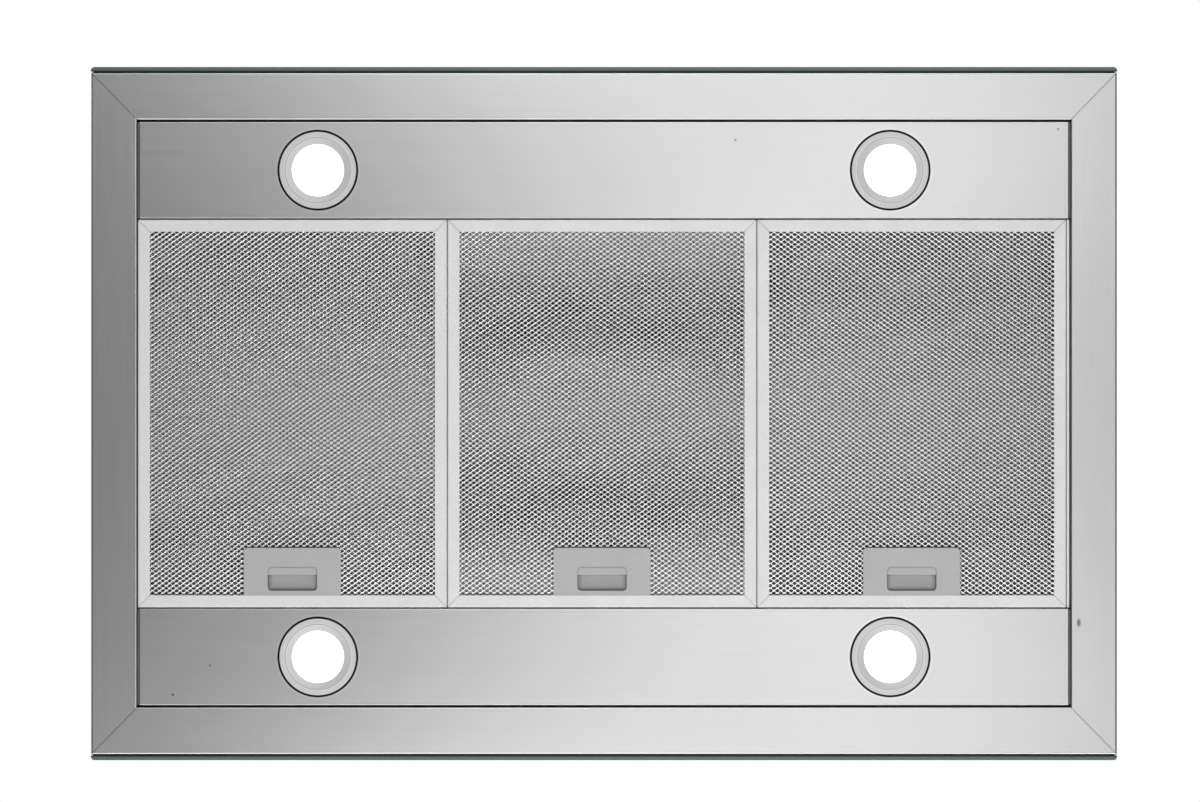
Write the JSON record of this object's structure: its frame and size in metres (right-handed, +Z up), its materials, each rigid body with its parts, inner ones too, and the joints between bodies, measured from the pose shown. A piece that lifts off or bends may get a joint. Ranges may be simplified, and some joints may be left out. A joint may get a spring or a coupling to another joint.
{
  "type": "range hood insert",
  "caption": "Built-in range hood: mitred steel frame with glass fascias, lamps, hinged mesh filters with sliding latches, centrifugal blower and a damped round duct collar.",
  "frame": {"origin": "centre of the open underside, at the level of the frame's visible face", "axes": "+Z up as the hood hangs; +X to the user's right along the long side; -Y towards the user"},
  "size_m": [0.898, 0.6066, 0.367],
  "materials": {
    "steel_frame": "brushed along each member",
    "steel_panel": "brushed along X",
    "fascia_glass": "polished, back-painted",
    "bonding_tape": "matte",
    "circuit_board": "satin",
    "lamp_bezel": "satin",
    "lamp_lens": "frosted, lit",
    "lamp_gasket": "matte",
    "heat_sink": "satin",
    "spring_steel": "bright",
    "galvanised_steel": "galvanised",
    "pan_steel": "galvanised",
    "housing_steel": "galvanised",
    "filter_aluminium": "matte, etched",
    "mesh_aluminium": "bright strands",
    "mesh_layers": "layered mesh",
    "rod_steel": "bright drawn",
    "latch_plate": "satin",
    "latch_slide": "satin",
    "impeller": "moulded",
    "motor_can": "black lacquer",
    "duct_plastic": "moulded",
    "flap_plastic": "moulded",
    "control_plastic": "moulded",
    "gland_plastic": "moulded",
    "driver_plastic": "moulded",
    "screw_steel": "zinc plated"
  },
  "bodies": {
    "hood": {"frame_front": "steel_frame", "frame_rear": "steel_frame", "frame_left": "steel_frame", "frame_right": "steel_frame", "light_panel_front": "steel_panel", "light_panel_rear": "steel_panel", "glass_front": "fascia_glass", "glass_rear": "fascia_glass", "bonding_tapes": "bonding_tape", "touch_board": "circuit_board", "lamp_boards": "circuit_board", "lamp_bezels": "lamp_bezel", "lamp_lenses": "lamp_lens", "lamp_gaskets": "lamp_gasket", "lamp_heat_sinks": "heat_sink", "lamp_clips": "spring_steel", "cross_rails": "galvanised_steel", "filter_hooks": "galvanised_steel", "scroll_wrap": "galvanised_steel", "scroll_sides": "galvanised_steel", "motor_bracket": "galvanised_steel", "hanger_brackets": "galvanised_steel", "top_pan": "pan_steel", "housing_front": "housing_steel", "housing_rear": "housing_steel", "housing_sides": "housing_steel", "housing_top": "housing_steel", "side_strip": "filter_aluminium", "motor": "motor_can", "duct_collar": "duct_plastic", "control_box": "control_plastic", "control_box_lid": "control_plastic", "cable_gland": "gland_plastic", "led_driver": "driver_plastic", "screws": "screw_steel"},
    "filter_left": {"filter_frame_left": "filter_aluminium", "face_mesh_left": "mesh_aluminium", "mesh_pack_left": "mesh_layers", "hinge_rod_left": "rod_steel", "latch_plate_left": "latch_plate", "latch_spring_left": "spring_steel"},
    "filter_middle": {"filter_frame_middle": "filter_aluminium", "face_mesh_middle": "mesh_aluminium", "mesh_pack_middle": "mesh_layers", "hinge_rod_middle": "rod_steel", "latch_plate_middle": "latch_plate", "latch_spring_middle": "spring_steel"},
    "filter_right": {"filter_frame_right": "filter_aluminium", "face_mesh_right": "mesh_aluminium", "mesh_pack_right": "mesh_layers", "hinge_rod_right": "rod_steel", "latch_plate_right": "latch_plate", "latch_spring_right": "spring_steel"},
    "latch_left": {"latch_slide_left": "latch_slide"},
    "latch_middle": {"latch_slide_middle": "latch_slide"},
    "latch_right": {"latch_slide_right": "latch_slide"},
    "blower_rotor": {"impeller": "impeller", "motor_shaft": "rod_steel"},
    "damper_left": {"damper_flap_left": "flap_plastic"},
    "damper_right": {"damper_flap_right": "flap_plastic"}
  },
  "joints": [
    {"name": "filter_left_swing", "type": "hinge", "parent": "hood", "child": "filter_left", "pos_m": [-0.2693, 0.1649, 0.0045], "axis": [1, 0, 0], "range_deg": [0, 60]},
    {"name": "filter_middle_swing", "type": "hinge", "parent": "hood", "child": "filter_middle", "pos_m": [0.0017, 0.1649, 0.0045], "axis": [1, 0, 0], "range_deg": [0, 60]},
    {"name": "filter_right_swing", "type": "hinge", "parent": "hood", "child": "filter_right", "pos_m": [0.2727, 0.1649, 0.0045], "axis": [1, 0, 0], "range_deg": [0, 60]},
    {"name": "latch_left_slide", "type": "slide", "parent": "filter_left", "child": "latch_left", "axis": [0, 1, 0], "range_m": [0, 0.005], "stiffness_N_per_m": 300, "springref_m": -0.004, "deforming": ["latch_spring_left"]},
    {"name": "latch_middle_slide", "type": "slide", "parent": "filter_middle", "child": "latch_middle", "axis": [0, 1, 0], "range_m": [0, 0.005], "stiffness_N_per_m": 300, "springref_m": -0.004, "deforming": ["latch_spring_middle"]},
    {"name": "latch_right_slide", "type": "slide", "parent": "filter_right", "child": "latch_right", "axis": [0, 1, 0], "range_m": [0, 0.005], "stiffness_N_per_m": 300, "springref_m": -0.004, "deforming": ["latch_spring_right"]},
    {"name": "blower_spin", "type": "hinge", "parent": "hood", "child": "blower_rotor", "pos_m": [0, -0.016, 0.186], "axis": [1, 0, 0], "continuous": true},
    {"name": "damper_left_open", "type": "hinge", "parent": "hood", "child": "damper_left", "pos_m": [-0.0035, 0.048, 0.32225], "axis": [0, 1, 0], "range_deg": [0, 80]},
    {"name": "damper_right_open", "type": "hinge", "parent": "hood", "child": "damper_right", "pos_m": [0.0035, 0.048, 0.32225], "axis": [0, -1, 0], "range_deg": [0, 80]}
  ]
}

What you will do
Among the lines of the data, identify those with the word "joints". Copy each of them.

Written reply
Write the JSON record of this object's structure: its frame and size in metres (right-handed, +Z up), its materials, each rigid body with its parts, inner ones too, and the joints between bodies, measured from the pose shown. A piece that lifts off or bends may get a joint. Ranges may be simplified, and some joints may be left out. A joint may get a spring or a coupling to another joint.
  "joints": [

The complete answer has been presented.